→ **GIVEN TASK**:
Exactly the lines from the opening of the records through the line containing "Recreate this object" should be copied, with both included.

━━━━━ RECORD SET

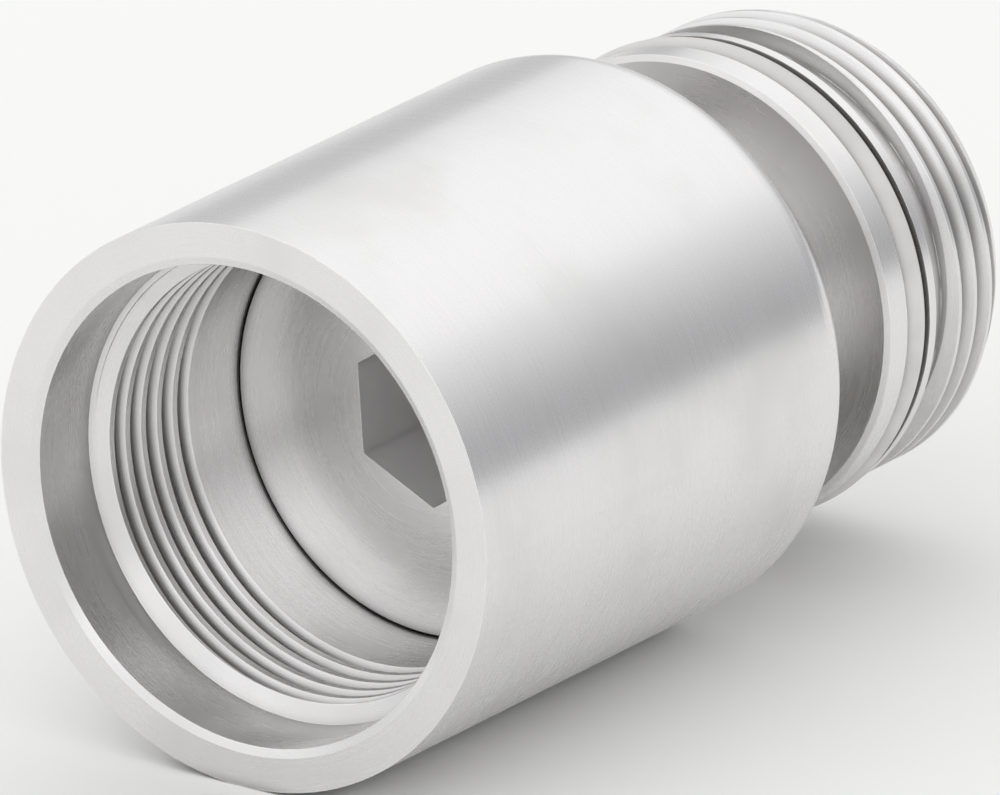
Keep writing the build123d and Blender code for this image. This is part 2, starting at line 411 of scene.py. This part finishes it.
    def painted_recess_shade(self, tree: Tree) -> Socket:
        """Painted shade in thread roots and inner corners, found by ambient occlusion.

        Args:
            tree: The node tree of the material.

        Returns:
            How much painted shade a point gets, from 0 to 0.8.
        """
        shelter = add_node(
            tree,
            "ShaderNodeAmbientOcclusion",
            {"Distance": self.shelter_reach * MM},
            samples=SHAPE_SAMPLES,
        )
        return add_node(
            tree,
            "ShaderNodeMapRange",
            {"Value": shelter.outputs["AO"], "From Min": 0.9, "From Max": 0.35, "To Max": 0.8},
            interpolation_type="SMOOTHSTEP",
        ).outputs[0]


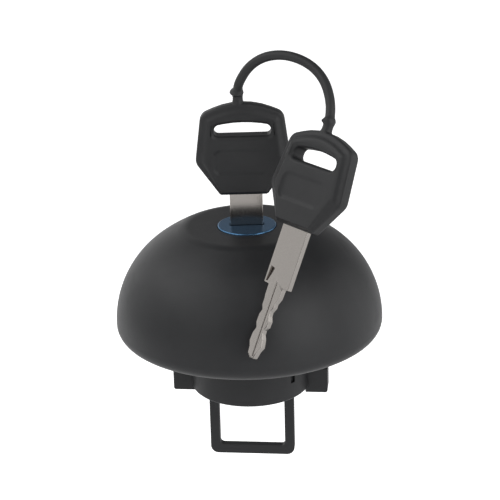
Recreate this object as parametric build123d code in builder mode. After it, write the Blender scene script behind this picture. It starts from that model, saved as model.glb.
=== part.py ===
"""Locking fuel filler cap for a 40 mm bayonet filler neck, with its pair of moulded keys.

Millimetres, +Z up. The origin is on the cap's axis, in the plane where the gasket meets
the top of the filler neck. The bayonet neck hangs below it and the dome stands above it.
Each moulded, turned or pressed piece is one solid (or a group of equal ones) with its own file.
"""

import os
from math import acos, asin, cos, degrees, hypot, radians, sin

from build123d import *

# ---------------------------------------------------------------- fits
SHAFT_GAP = 0.05        # radial gap of a turning or sliding fit
FREE_GAP = 0.3          # radial gap between pieces that pass each other
SEAT_GAP = 0.1          # end float between pieces that turn on each other
SLOT_GAP = 0.2          # room on each side of a key in its slot

# ---------------------------------------------------------------- dome
dome_r = 44.0           # greatest radius, at the belt
dome_wall = 2.6
crown_r = 20.8          # flat round crown
belt_z = 3.0            # height at which the wall stands upright
rim_round = 4.3         # outside radius of the rolled-in rim
lower_r = 32.9          # shoulder arc that leaves the belt
lower_turn = 53.2       # degrees that it runs before the upper arc takes over
upper_r = 49.5          # flatter shoulder arc up to the crown
crown_edge_round = 8.0
rib_count = 12
rib_wall = 1.6
rail_in_r = 21.0        # bearing rail under the ribs
rail_out_r = 24.0
rail_h = 2.4

# ---------------------------------------------------------------- neck insert
neck_r = 19.7           # plug part that enters the 40 mm filler neck
neck_wall = 2.5
neck_depth = 21.0       # from the sealing plane to the lower end
neck_end_chamfer = 0.4
lug_reach_r = 25.9
lug_wide = 6.4
lug_h = 8.4
lug_below = 1.9         # the lugs reach this far below the end of the neck
lug_corner = 0.8
lug_foot = 1.2          # part of each lug's lower end that lies under the neck's wall
lug_ramp = 1.2          # lead-in on the upper face of each lug
lug_angle = -6.5        # where the lugs and the loop stand, degrees from +X
flange_r = 27.2
flange_t = 1.8
lip_t = 1.4             # inward lip that the dome is hooked under
lip_in_r = 13.6
pocket_count = 12
pocket_deep = 2.4
pocket_wide = 6.4
drain_angle = -46.0     # drain slot down the outside of the neck
drain_wide = 1.8
drain_deep = 0.9
drain_top_z = -7.0
drain_end_z = -15.2

# ---------------------------------------------------------------- gasket and its carrier
gasket_t = 2.2
gasket_out_r = 26.2
ring_t = 1.6            # pressure ring that backs the gasket
ring_lip_h = 1.3
gasket_float = 1.5      # how far the gasket can be pushed up
spring_wire_r = 0.55
spring_coil_r = 23.4
spring_halves = 3       # half turns of the coil
tab_wide = 2.2
slip_ring_t = 0.8

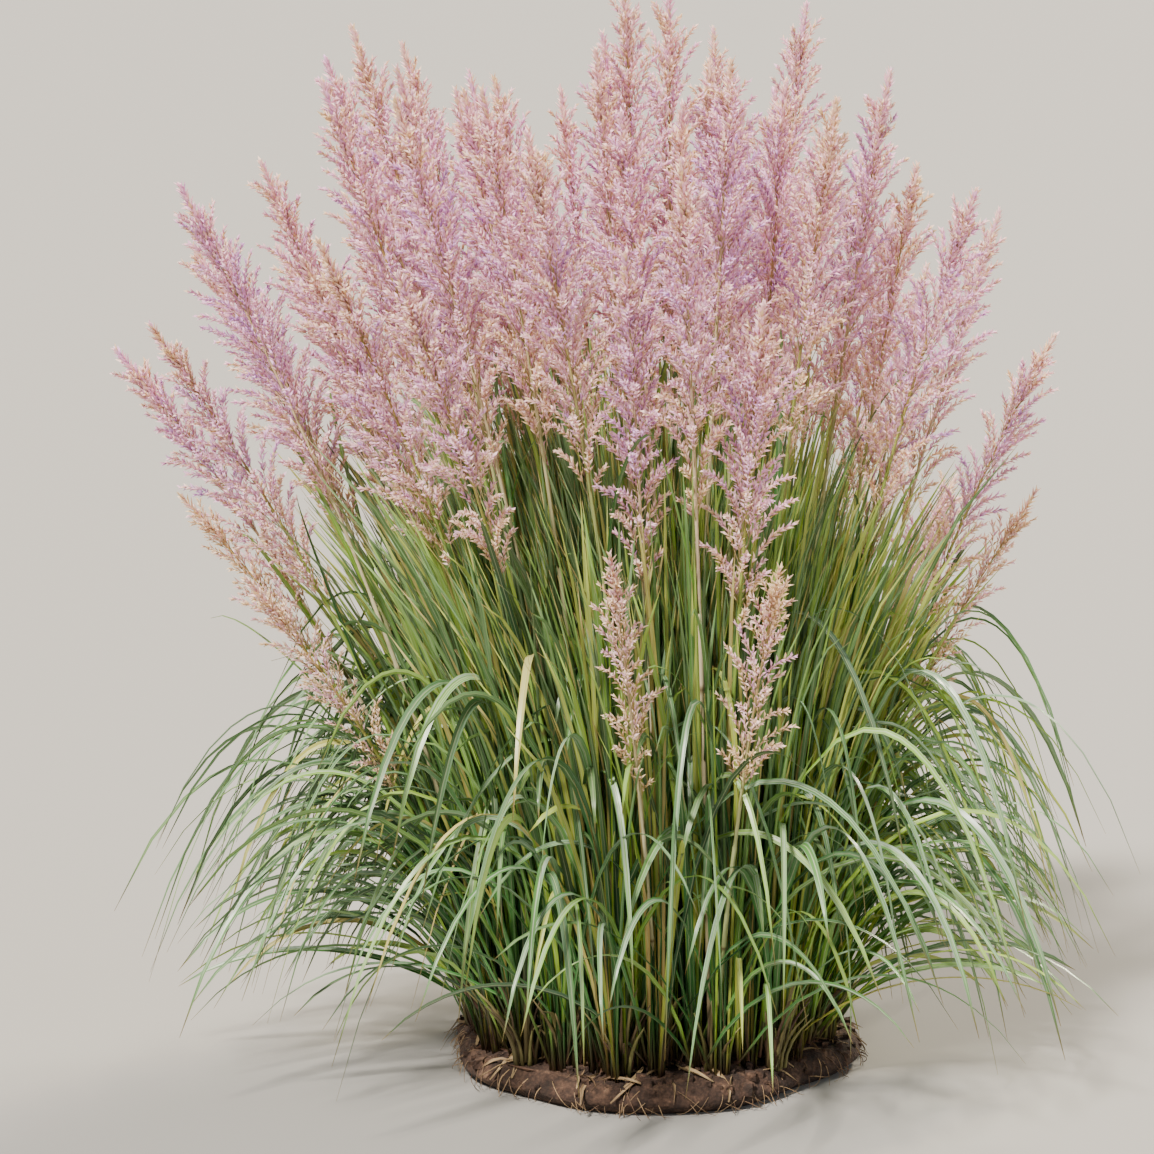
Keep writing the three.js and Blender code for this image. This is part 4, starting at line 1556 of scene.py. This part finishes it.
@dataclass
class LeafTuft:
    """A tuft: the frame's broad leaves, and slender ones between them."""

    site: Site
    upright: int = 27
    bending: int = 3
    arching: int = 3
    base: float = FOOT_TOP - 10
    arching_base: float = FOOT_TOP - 6
    turn: Pair = (0.3, 1.1)
    shades: Shades = Shades(0.34, 0.16, withered=0.02, painted_sun_yellowing=0.0)
    foot: BasalShoots = BasalShoots(14.0)
    leaves: list[Leaf] = field(default_factory=list)

    def grow(self) -> None:
        """Finds the leaves that the frame kept."""
        for member in range(LEAVES_PER_TUFT):
            leaf = kept(self.site, member, LEAF_SEED, LEAF_TRIES, draw_leaf)
            if leaf is not None:
                self.leaves.append(leaf)

    def broad(self, rng: np.random.Generator) -> Blades:
        """The frame's leaves, each turned a little about itself."""
        count = len(self.leaves)
        return Blades(np.stack([leaf.control for leaf in self.leaves]),
                      np.stack([leaf.side for leaf in self.leaves]),
                      np.array([leaf.width for leaf in self.leaves]),
                      self.shades.draw(rng, count),
                      rng.choice([-1, 1], count) * rng.uniform(*self.turn, count))

    def build(self) -> None:
        """Makes the tuft's piece, which stands for its node."""
        rng = np.random.default_rng(LEAF_SEED + self.site.index)
        spot = Spot(self.site.place, self.site.out, self.site.bearing)
        broad = self.broad(rng)
        arching = ArchingLeaves().draw(rng, self.arching, spot, self.arching_base)
        upright = UprightLeaves().draw(rng, self.upright, spot, self.base)
        bending = UprightLeaves(STRONG_BEND).draw(rng, self.bending, spot, self.base)
        bundle = Bundle(f"{self.site.node}_blades", "leaf")
        bundle.add(broad.patch(17, Section.blade(EDGE_RISE), Finish.WAXY, BROAD_THICKNESS),
                   arching.patch(13, Section.keeled(), Finish.WAXY),
                   upright.patch(7, Section.keeled()), bending.patch(12, Section.keeled()),
                   self.foot.patch(self.site, rng))
        bundle.make(self.site.node)


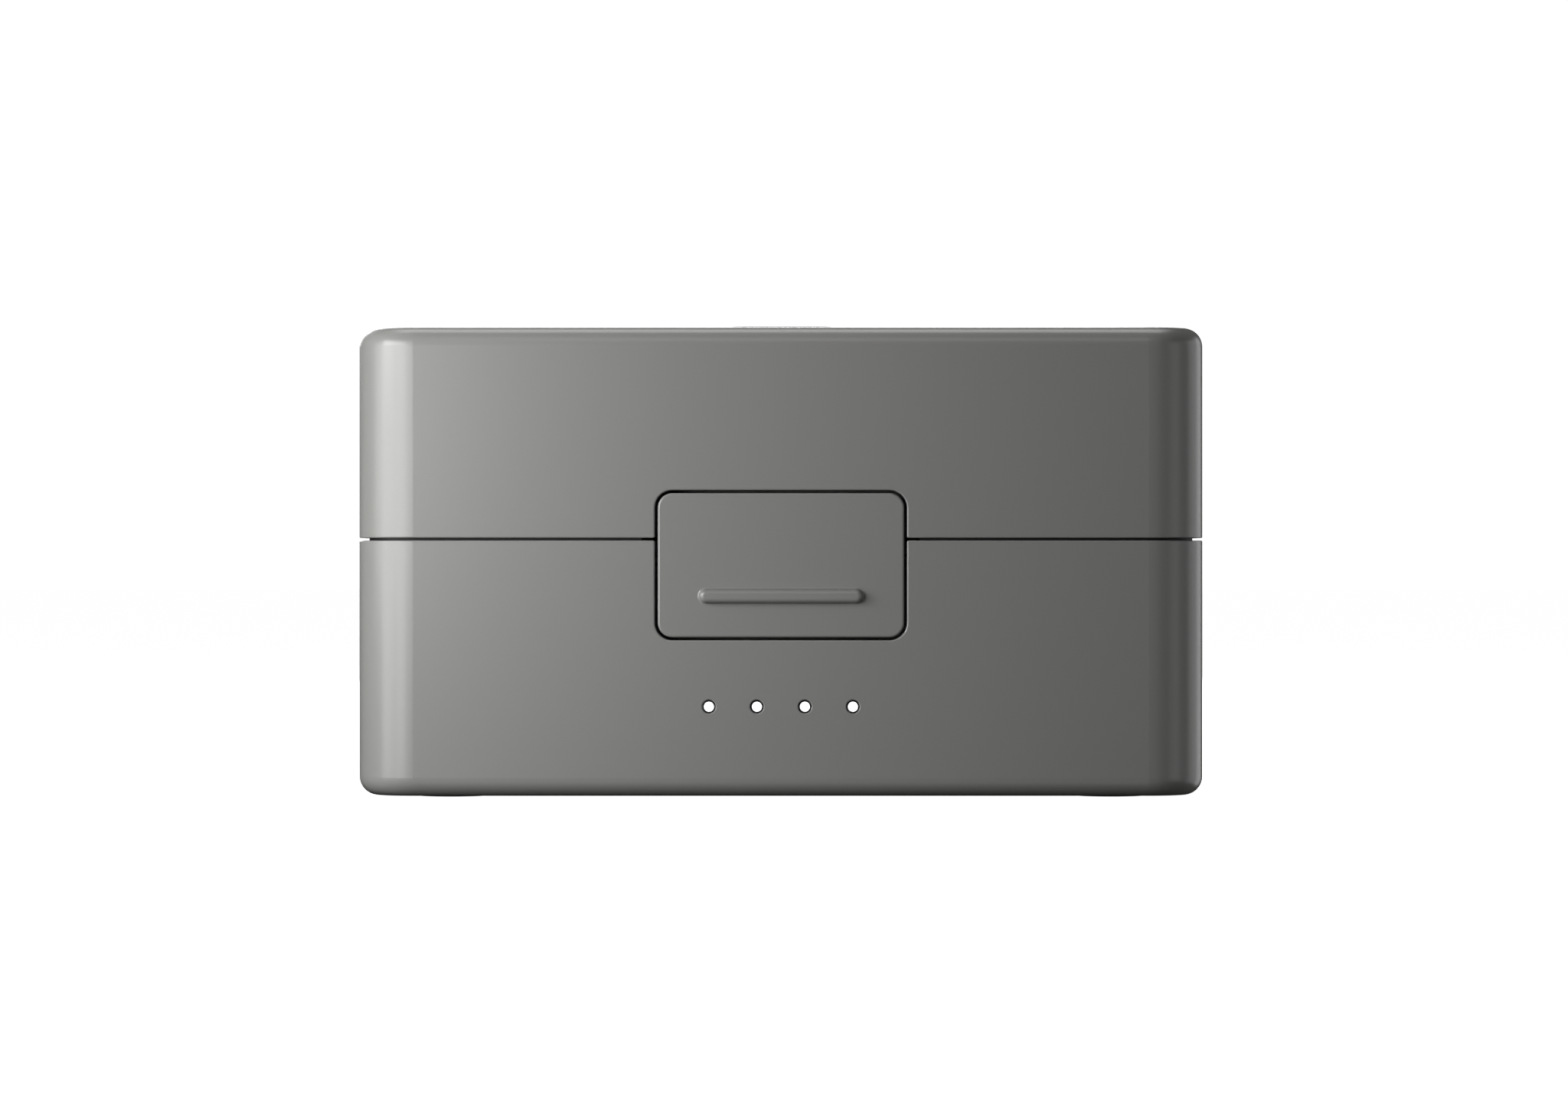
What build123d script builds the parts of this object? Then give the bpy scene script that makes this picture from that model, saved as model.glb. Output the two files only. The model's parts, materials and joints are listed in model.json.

━━━━━━━━━━

→ **CORRECT ANSWER**:
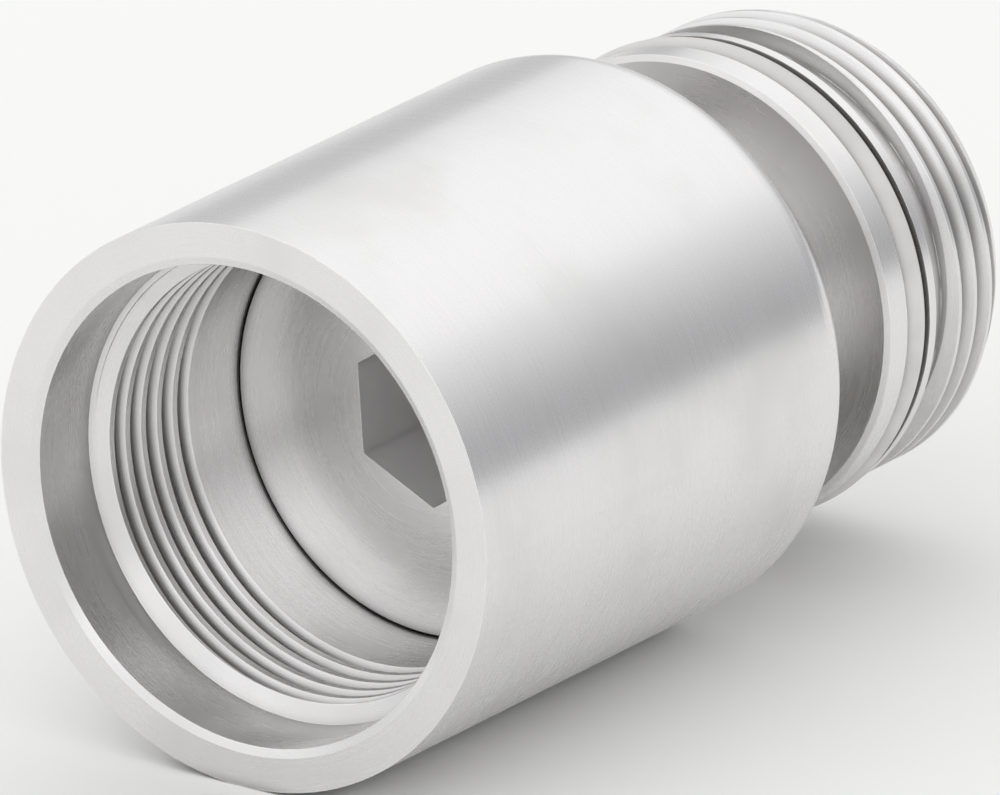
Keep writing the build123d and Blender code for this image. This is part 2, starting at line 411 of scene.py. This part finishes it.
    def painted_recess_shade(self, tree: Tree) -> Socket:
        """Painted shade in thread roots and inner corners, found by ambient occlusion.

        Args:
            tree: The node tree of the material.

        Returns:
            How much painted shade a point gets, from 0 to 0.8.
        """
        shelter = add_node(
            tree,
            "ShaderNodeAmbientOcclusion",
            {"Distance": self.shelter_reach * MM},
            samples=SHAPE_SAMPLES,
        )
        return add_node(
            tree,
            "ShaderNodeMapRange",
            {"Value": shelter.outputs["AO"], "From Min": 0.9, "From Max": 0.35, "To Max": 0.8},
            interpolation_type="SMOOTHSTEP",
        ).outputs[0]


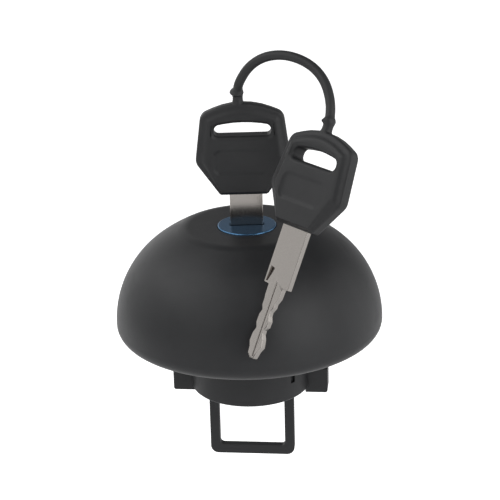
Recreate this object as parametric build123d code in builder mode. After it, write the Blender scene script behind this picture. It starts from that model, saved as model.glb.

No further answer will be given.